-------- Input records --------

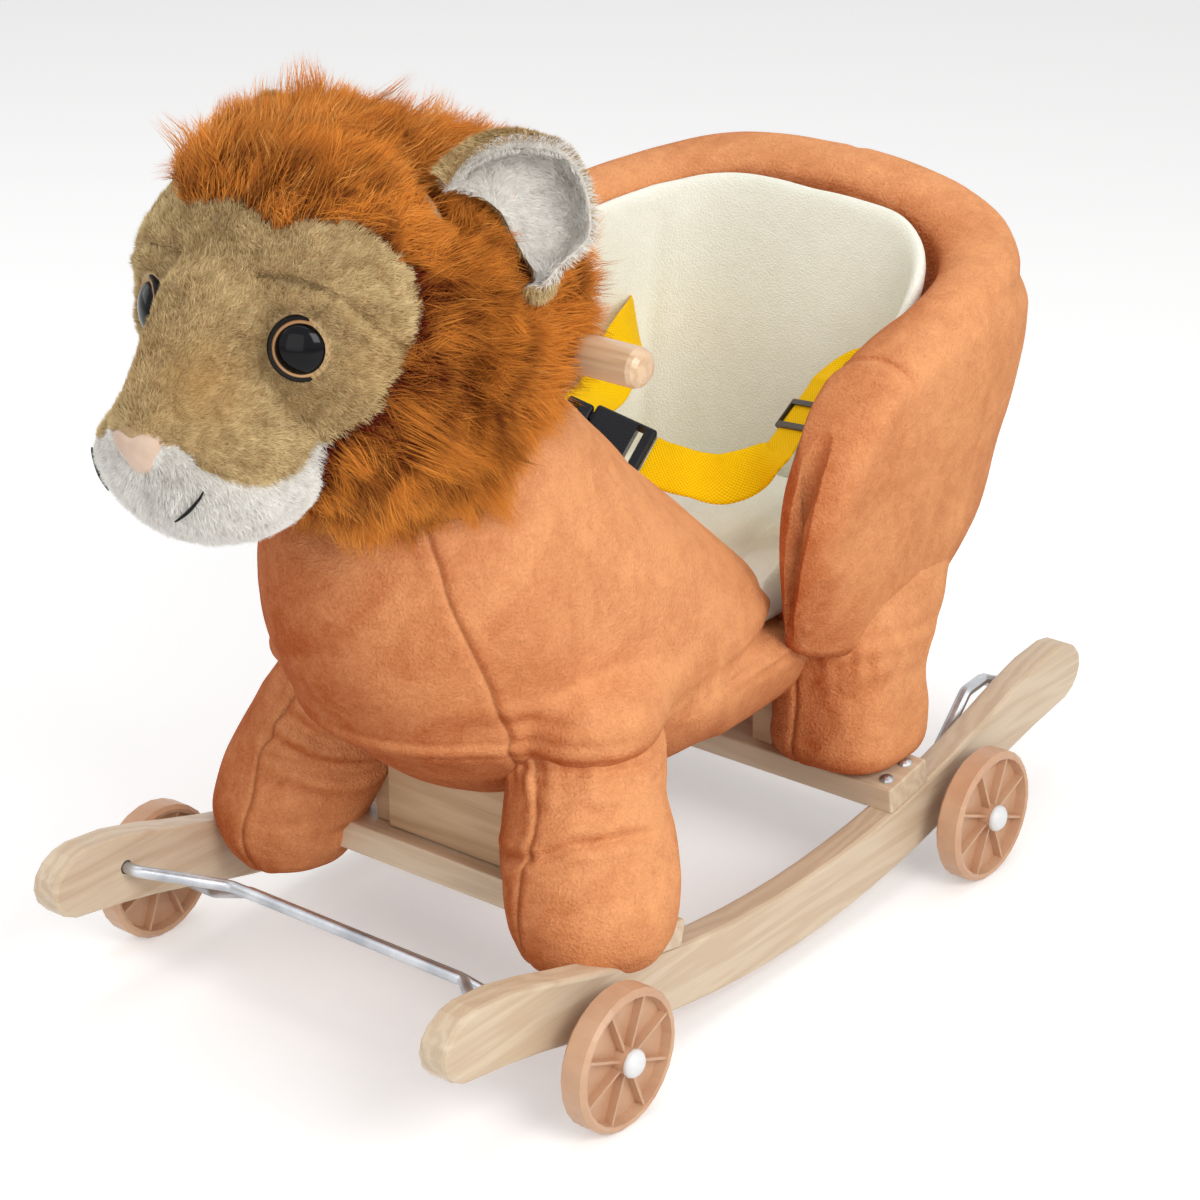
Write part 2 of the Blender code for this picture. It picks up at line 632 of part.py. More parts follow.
def seat_inner(z):
    """Half-width and back of the shell's inside at a height."""
    return (98 + 0.079 * (z / MM - 172)) * MM, (161 + 0.32 * (z / MM - 172)) * MM


def seat_outer(z):
    """Half-width and back of the shell's outside at a height."""
    return spline(z, OUTER_Z, OUTER_HALF), spline(z, OUTER_Z, OUTER_BACK)


def corner_angle(t):
    """Angle on the tub's plan curve, spaced evenly along it, from the side (0) to the back."""
    angle = np.linspace(0, math.pi / 2, 200)
    cx, sy = superellipse(angle, SEAT_SQUARENESS)
    length = np.concatenate([[0], np.cumsum(np.hypot(np.diff(cx * 0.140), np.diff(sy * 0.165)))])
    return np.interp(1 - np.clip(t, 0, 1), length / length[-1], angle)


def wing_front(z):
    """How far forward the wing reaches at a height."""
    return spline(z, np.array([160, 207, 240, 268, 290, 309, 329, 345, 360]) * MM,
                  np.array([58, 41, 31, 28, 32, 42, 60, 78, 92]) * MM)


def plan_point(t, half, back, z):
    """Point of the tub's plan: t 0 is the middle of the back, 1 starts the wing, 2 is its front."""
    cx, sy = superellipse(corner_angle(t), SEAT_SQUARENESS)
    forward = np.clip(t - 1, 0, 1)
    return half * cx, SEAT_CORNER_Y + (back - SEAT_CORNER_Y) * sy - forward * (SEAT_CORNER_Y - wing_front(z))


STATION_T = np.array([0, .14, .27, .37, .44, .49, .54, .61, .73, .87, 1.0, 1.25, 1.5, 1.68, 1.82, 1.92, 1.98])


def wing_top(t, side):
    """Height of the rim along the tub, which leans a little to the lion's left."""
    lean = -SEAT_LEAN * side * np.clip(t / 0.5, 0, 1)
    if side < 0:
        far = np.clip((t - 0.55) / 0.55, 0, 1)
        lean = lean + SEAT_FAR_RISE * far * far * (3 - 2 * far)
    return lean + spline(t, [0, .14, .28, .38, .48, .55, .72, .87, 1.0, 1.3, 1.6, 1.8, 1.92, 2.0],
                         np.array([416, 414, 409, 403, 396, 393, 387, 380, 373, 366, 357, 346, 336, 325]) * MM)


def wing_bottom(t):
    """Height of the wall's lower edge along the tub."""
    rise = spline(t, [0, 1.2, 1.5, 1.75, 1.9, 2.0], np.array([166, 166, 170, 181, 194, 208]) * MM)
    return np.maximum(rise, 166 * MM)


def edge_fullness(t, z):
    """1 in the wall, falling round a half circle at the wing's front."""
    reach = np.clip(2 - t, 0, 1) * (SEAT_CORNER_Y - wing_front(z))
    near = 1 - np.clip(reach / SEAT_EDGE_R, 0, 1)
    return np.sqrt(np.clip(1 - near**2, 0.03, 1))


def shell_rings():
    """Rings across the padded wall, from the left wing's front round to the right's."""
    rings = []
    crown = np.linspace(0, math.pi, 7)[1:-1]
    for side in (1, -1):
        for t in (STATION_T[::-1] if side == 1 else STATION_T[1:]):
            top, low = wing_top(t, side), wing_bottom(t)
            z = np.concatenate([np.linspace(low, top - SEAT_ROLL, 5), top - SEAT_ROLL + SEAT_ROLL * np.sin(crown),
                                np.linspace(top - SEAT_ROLL, low, 5)])
            w = np.concatenate([np.zeros(5), 0.5 - 0.5 * np.cos(crown), np.ones(5)])
            half_i, back_i = seat_inner(z)
            half_o, back_o = seat_outer(z)
            half_o = half_o - 16 * MM * np.clip((t - 1.3) / 0.7, 0, 1) * np.clip((262 * MM - z) / (60 * MM), 0, 1)
            w = 0.5 + (w - 0.5) * edge_fullness(t, z)
            xi, yi = plan_point(t, half_i, back_i, z)
            xo, yo = plan_point(t, half_o, back_o, z)
            rings.append(np.stack([side * (xi * (1 - w) + xo * w), yi * (1 - w) + yo * w, z], -1))
    return rings


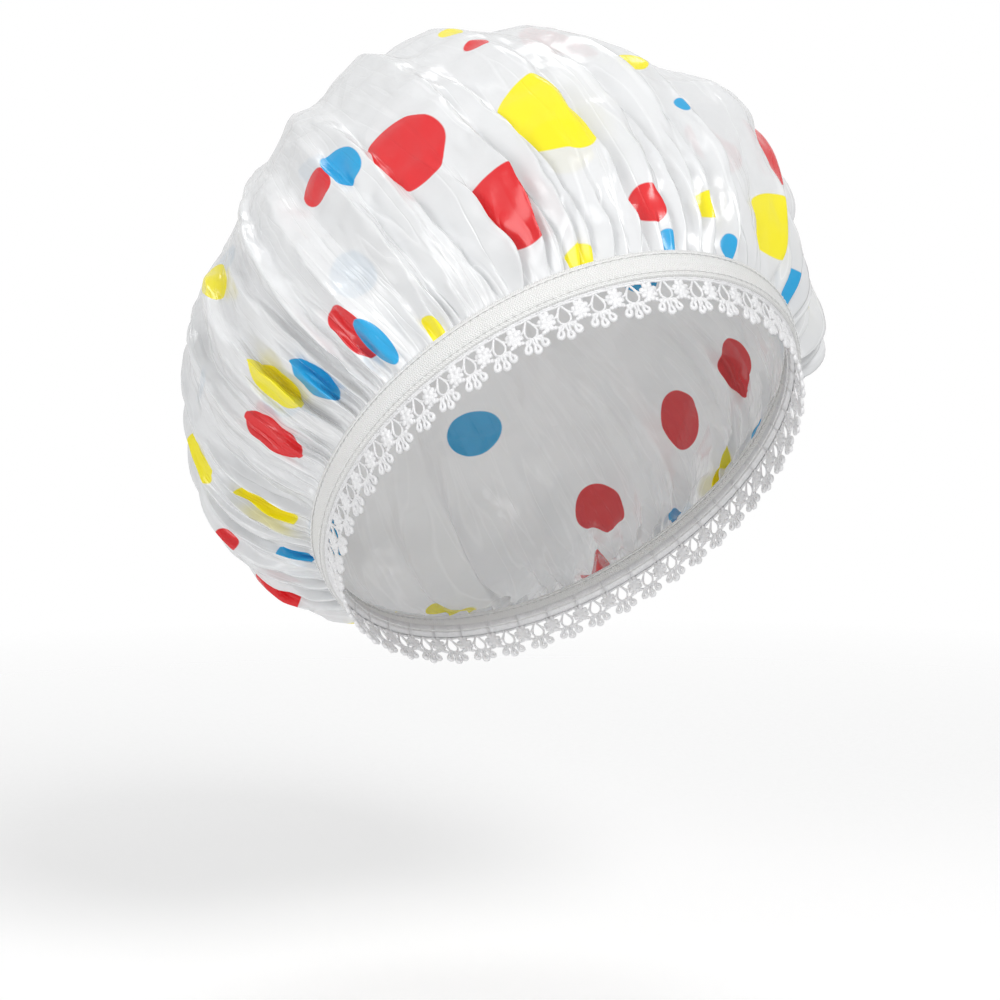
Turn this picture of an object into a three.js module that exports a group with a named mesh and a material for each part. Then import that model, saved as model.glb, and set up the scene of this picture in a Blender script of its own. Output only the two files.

--------

Problem requirements> From the records above, extract every entry exactly as given.

Answer to this problem>
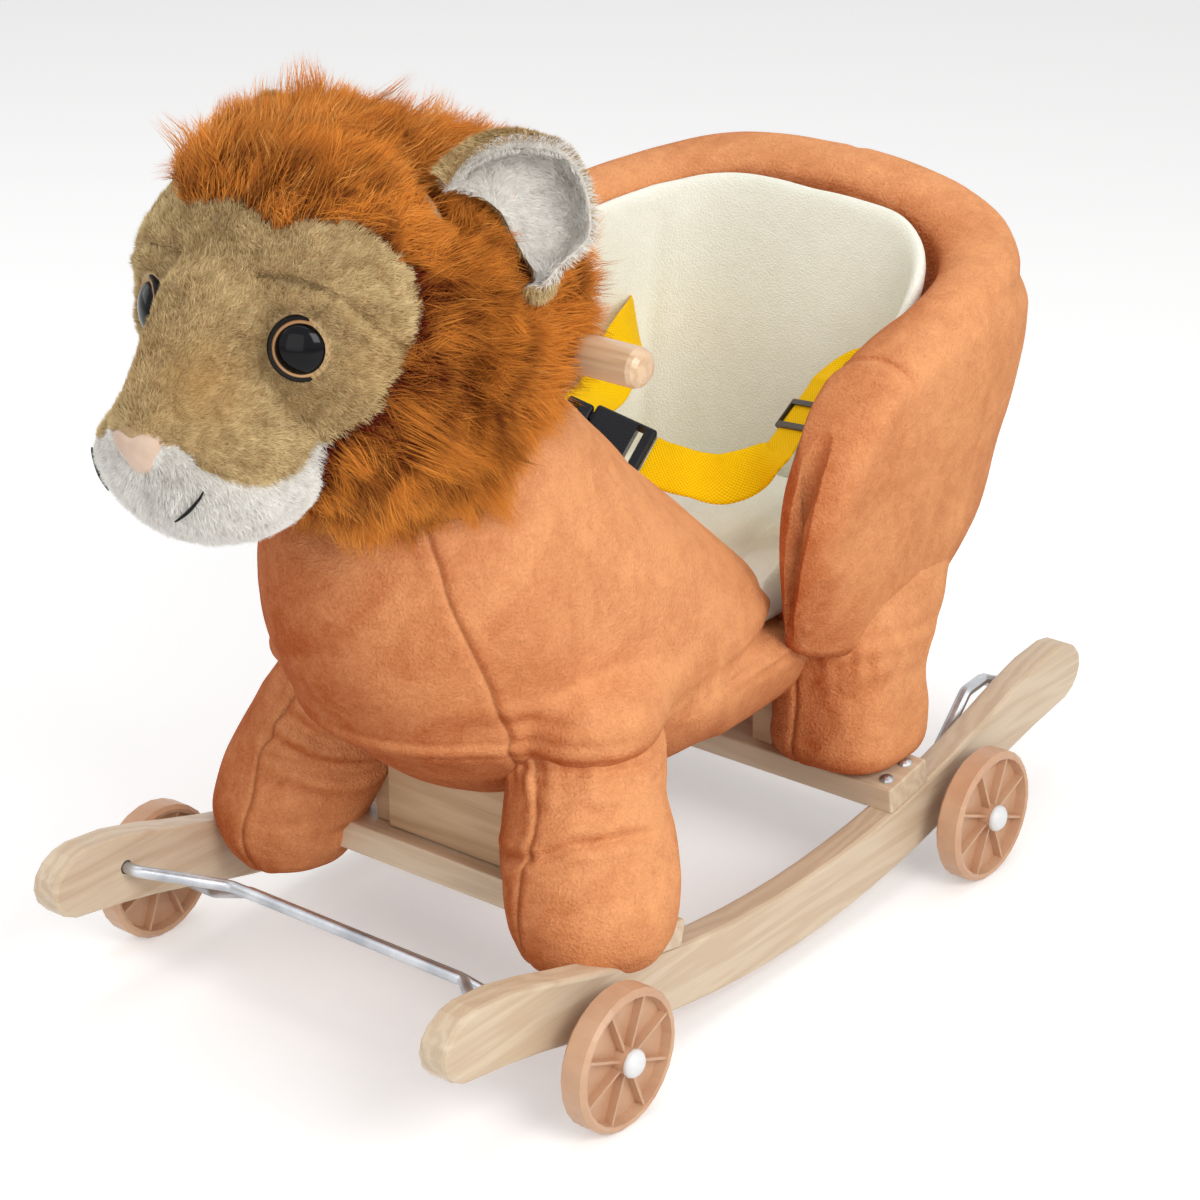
Write part 2 of the Blender code for this picture. It picks up at line 632 of part.py. More parts follow.
def seat_inner(z):
    """Half-width and back of the shell's inside at a height."""
    return (98 + 0.079 * (z / MM - 172)) * MM, (161 + 0.32 * (z / MM - 172)) * MM


def seat_outer(z):
    """Half-width and back of the shell's outside at a height."""
    return spline(z, OUTER_Z, OUTER_HALF), spline(z, OUTER_Z, OUTER_BACK)


def corner_angle(t):
    """Angle on the tub's plan curve, spaced evenly along it, from the side (0) to the back."""
    angle = np.linspace(0, math.pi / 2, 200)
    cx, sy = superellipse(angle, SEAT_SQUARENESS)
    length = np.concatenate([[0], np.cumsum(np.hypot(np.diff(cx * 0.140), np.diff(sy * 0.165)))])
    return np.interp(1 - np.clip(t, 0, 1), length / length[-1], angle)


def wing_front(z):
    """How far forward the wing reaches at a height."""
    return spline(z, np.array([160, 207, 240, 268, 290, 309, 329, 345, 360]) * MM,
                  np.array([58, 41, 31, 28, 32, 42, 60, 78, 92]) * MM)


def plan_point(t, half, back, z):
    """Point of the tub's plan: t 0 is the middle of the back, 1 starts the wing, 2 is its front."""
    cx, sy = superellipse(corner_angle(t), SEAT_SQUARENESS)
    forward = np.clip(t - 1, 0, 1)
    return half * cx, SEAT_CORNER_Y + (back - SEAT_CORNER_Y) * sy - forward * (SEAT_CORNER_Y - wing_front(z))


STATION_T = np.array([0, .14, .27, .37, .44, .49, .54, .61, .73, .87, 1.0, 1.25, 1.5, 1.68, 1.82, 1.92, 1.98])


def wing_top(t, side):
    """Height of the rim along the tub, which leans a little to the lion's left."""
    lean = -SEAT_LEAN * side * np.clip(t / 0.5, 0, 1)
    if side < 0:
        far = np.clip((t - 0.55) / 0.55, 0, 1)
        lean = lean + SEAT_FAR_RISE * far * far * (3 - 2 * far)
    return lean + spline(t, [0, .14, .28, .38, .48, .55, .72, .87, 1.0, 1.3, 1.6, 1.8, 1.92, 2.0],
                         np.array([416, 414, 409, 403, 396, 393, 387, 380, 373, 366, 357, 346, 336, 325]) * MM)


def wing_bottom(t):
    """Height of the wall's lower edge along the tub."""
    rise = spline(t, [0, 1.2, 1.5, 1.75, 1.9, 2.0], np.array([166, 166, 170, 181, 194, 208]) * MM)
    return np.maximum(rise, 166 * MM)


def edge_fullness(t, z):
    """1 in the wall, falling round a half circle at the wing's front."""
    reach = np.clip(2 - t, 0, 1) * (SEAT_CORNER_Y - wing_front(z))
    near = 1 - np.clip(reach / SEAT_EDGE_R, 0, 1)
    return np.sqrt(np.clip(1 - near**2, 0.03, 1))


def shell_rings():
    """Rings across the padded wall, from the left wing's front round to the right's."""
    rings = []
    crown = np.linspace(0, math.pi, 7)[1:-1]
    for side in (1, -1):
        for t in (STATION_T[::-1] if side == 1 else STATION_T[1:]):
            top, low = wing_top(t, side), wing_bottom(t)
            z = np.concatenate([np.linspace(low, top - SEAT_ROLL, 5), top - SEAT_ROLL + SEAT_ROLL * np.sin(crown),
                                np.linspace(top - SEAT_ROLL, low, 5)])
            w = np.concatenate([np.zeros(5), 0.5 - 0.5 * np.cos(crown), np.ones(5)])
            half_i, back_i = seat_inner(z)
            half_o, back_o = seat_outer(z)
            half_o = half_o - 16 * MM * np.clip((t - 1.3) / 0.7, 0, 1) * np.clip((262 * MM - z) / (60 * MM), 0, 1)
            w = 0.5 + (w - 0.5) * edge_fullness(t, z)
            xi, yi = plan_point(t, half_i, back_i, z)
            xo, yo = plan_point(t, half_o, back_o, z)
            rings.append(np.stack([side * (xi * (1 - w) + xo * w), yi * (1 - w) + yo * w, z], -1))
    return rings


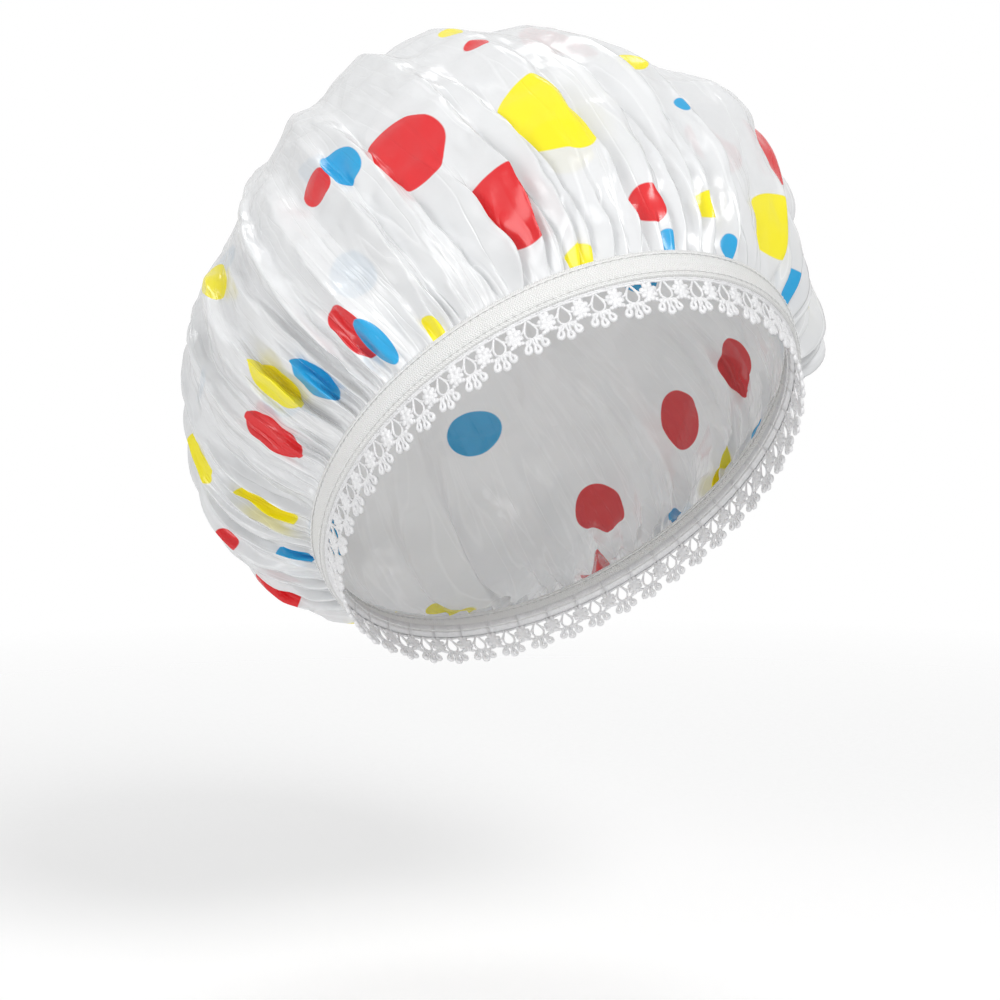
Turn this picture of an object into a three.js module that exports a group with a named mesh and a material for each part. Then import that model, saved as model.glb, and set up the scene of this picture in a Blender script of its own. Output only the two files.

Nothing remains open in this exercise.